Leveraging Linguistic and Non-Linguistic Features in Automatic Multiple Choice Reading Comprehension
Daria Dzendzik, Carl Vogel, Qun Liu and Jennifer Foster


Question answering is an important subfield of Natural Language Processing. Reading comprehension is a particular type of question answering where the focus is on developing systems that can answer questions about a text. Our main goal is to examine the role of different types of features (linguistic and non-linguistic) in reading comprehension tasks. One reading comprehension task is multiple-choice question answering: given a text and a question about the text, select the correct answer from a set of candidate answers. We introduce an approach to multiple-choice question answering which is based on a combination of string similarities.
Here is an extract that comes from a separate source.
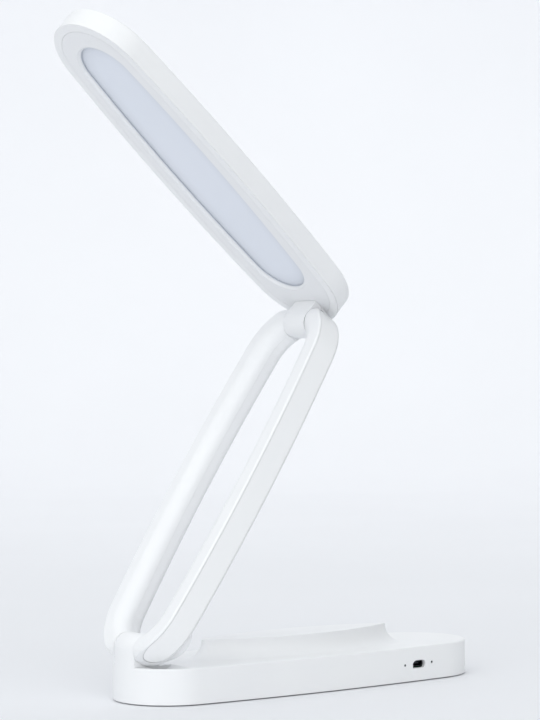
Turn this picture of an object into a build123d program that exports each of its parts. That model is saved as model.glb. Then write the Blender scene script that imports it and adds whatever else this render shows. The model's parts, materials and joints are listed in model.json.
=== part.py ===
from build123d import *
import os
from math import hypot, sqrt, sin, cos, radians

os.makedirs("parts", exist_ok=True)

# ---------------------------------------------------------------- driving dimensions (mm)
OVAL_L = 200.0          # length of the base and of the head
OVAL_W = 62.5           # width of base, arm and head
OVAL_RE = 28.0          # radius of the rounded ends (the sides are long shallow arcs)
FOOT_H = 0.55           # how far the rubber pad stands below the base shell

BASE_H = 16.8           # base shell, bottom edge to flat top
EDGE_R = 0.8            # softened edges of base and head
WALL = 2.2              # wall of the base shell
TOP_T = 2.2             # ceiling of the base shell
COVER_T = 2.4           # bottom cover
PAD_IN = 7.0            # rubber pad, inwards from the outline

AXIS_IN = 8.0           # hinge axis, inwards from the end of the base
AXIS_UP = 7.95          # hinge axis above the base top
LUG_HW = 8.5            # half width of the hinge lugs
LUG_R = 7.2             # rounding of a lug about its axis
KNUCKLE_R = 7.2         # rounding of the arm ends about the axes
SLOT_NEAR, SLOT_FAR = 8.9, 8.65     # slots in the arm ends, near and far wall
PIN_R = 2.0             # hinge pins
BUSH_R = 3.2            # hinge bushes
PIN_RUN = 0.05          # running clearance, radial

ARM_T = 14.4            # thickness of the arm ring
ARM_BAND = 12.9         # width of the ring's band
ARM_BEYOND = 8.3        # ring beyond each axis
AXES = 182.2            # distance between the two hinge axes
ARM_BEVEL = 1.2         # rounding along the outer wall of the ring
ARM_INNER_LOW = 4.0     # rounding of the open middle's wall on the underside; the upper side is a half round
STRIP_HW = 5.85         # half width of the inlaid side strips
STRIP_T = 1.3           # their thickness
SEAM = 0.15             # open seam round the strips
STRIP_X0, STRIP_X1 = 0.7, 0.3       # strip ends' centres, beyond the lower and the upper axis
HEEL_R, HEEL_S, HEEL_M = 12.3, 6.5, 2.1    # swollen underside of the arm's lower end

HEAD_T = 11.0           # thickness of the head
HEAD_AXIS_IN = 7.5      # hinge axis, inwards from the end of the head
HEAD_AXIS_DOWN = 8.3    # hinge axis, out from the light face
RIM = 4.5               # rim of the head cover around the bezel
BEZEL_T = 2.2
LIGHT_X0, LIGHT_L, LIGHT_W, LIGHT_RE = 22.6, 163.2, 41.2, 17.85
LIGHT_CH = 1.1          # chamfer round the light opening

ISLAND_X0, ISLAND_X1 = -58.4, 57.5   # tips of the raised lens on the base
ISLAND_HW = 13.65
ISLAND_H = 9.1
ISLAND_COVE = 8.7

ARM_ANGLE = 56.6        # rest pose: arm above the horizontal, degrees
HEAD_ANGLE = 99.45      # rest pose: angle between arm and head, degrees


# ---------------------------------------------------------------- helpers
def oval_face(L=OVAL_L, W=OVAL_W, re=OVAL_RE, z=0.0, cx=0.0):
    b, a = W / 2, L / 2 - re
    R = (a * a + b * b - re * re) / (2 * (b - re))
    yc = R - b
    h = hypot(a, yc)
    tx, ty = R * a / h, -yc + R * yc / h
    pts = lambda x, y: (cx + x, y, z)
    edges = [
        Edge.make_three_point_arc(pts(-tx, ty), pts(0, b), pts(tx, ty)),
        Edge.make_three_point_arc(pts(tx, ty), pts(L / 2, 0), pts(tx, -ty)),
        Edge.make_three_point_arc(pts(tx, -ty), pts(0, -b), pts(-tx, -ty)),
        Edge.make_three_point_arc(pts(-tx, -ty), pts(-L / 2, 0), pts(-tx, ty)),
    ]
    return Face(Wire(edges))


def prism(d, z0, z1, L=OVAL_L, W=OVAL_W, re=OVAL_RE, cx=0.0):
    """Upright oval prism, its outline moved inwards by d."""
    return extrude(oval_face(L - 2 * d, W - 2 * d, re - d, z0, cx), z1 - z0, dir=(0, 0, 1))


def block(x0, x1, y0, y1, z0, z1):
    return Pos((x0 + x1) / 2, (y0 + y1) / 2, (z0 + z1) / 2) * Box(x1 - x0, y1 - y0, z1 - z0)


def ycyl(x, z, r, y0, y1):
    return Pos(x, (y0 + y1) / 2, z) * Rot(90, 0, 0) * Cylinder(r, y1 - y0)


def zcyl(x, y, r, z0, z1):
    return Pos(x, y, (z0 + z1) / 2) * Cylinder(r, z1 - z0)


def edges_at(shape, z, tol=0.02):
    out = []
    for e in shape.edges():
        bb = e.bounding_box()
        if abs(bb.min.Z - z) < tol and abs(bb.max.Z - z) < tol:
            out.append(e)
    return out


def one(shape):
    """The single solid of a result."""
    s = shape.solids()
    s = sorted(s, key=lambda q: -q.volume)
    assert len(s) >= 1
    if len(s) > 1:
        print("   note: extra solids", [round(q.volume, 3) for q in s[1:]])
    return s[0]


NODES = {}


def keep(name, shape):
    NODES[name] = shape


# ---------------------------------------------------------------- base (bottom edge of the shell at z = 0 here)
AX, AZ = -OVAL_L / 2 + AXIS_IN, BASE_H + AXIS_UP
LUG_TOP = AZ + LUG_R

shell = prism(0, 0, BASE_H)
shell = fillet(edges_at(shell, BASE_H), EDGE_R)
shell = fillet(edges_at(shell, 0), 0.2)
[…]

Our method consists of two parts: we first select the sentences from the text which are relevant to the question, and we then select the answer by means of logistic regression over the concatenation of various string similarity measures computed between the answer and the relevant sentences, and the question-answer pair and the relevant sentences. To compute string similarity, we use TF-IDF, BOW, character n-grams, and word embedding. Our system achieves the best results on Multi-choice Question Answering in Examinations (IJCNLP 2017 Shared Task 5) and is in the top five systems for the MovieQA Plot Synopses Challenge (the best result for October 2017). Good performance on two very different domains demonstrates the efficacy of our approach.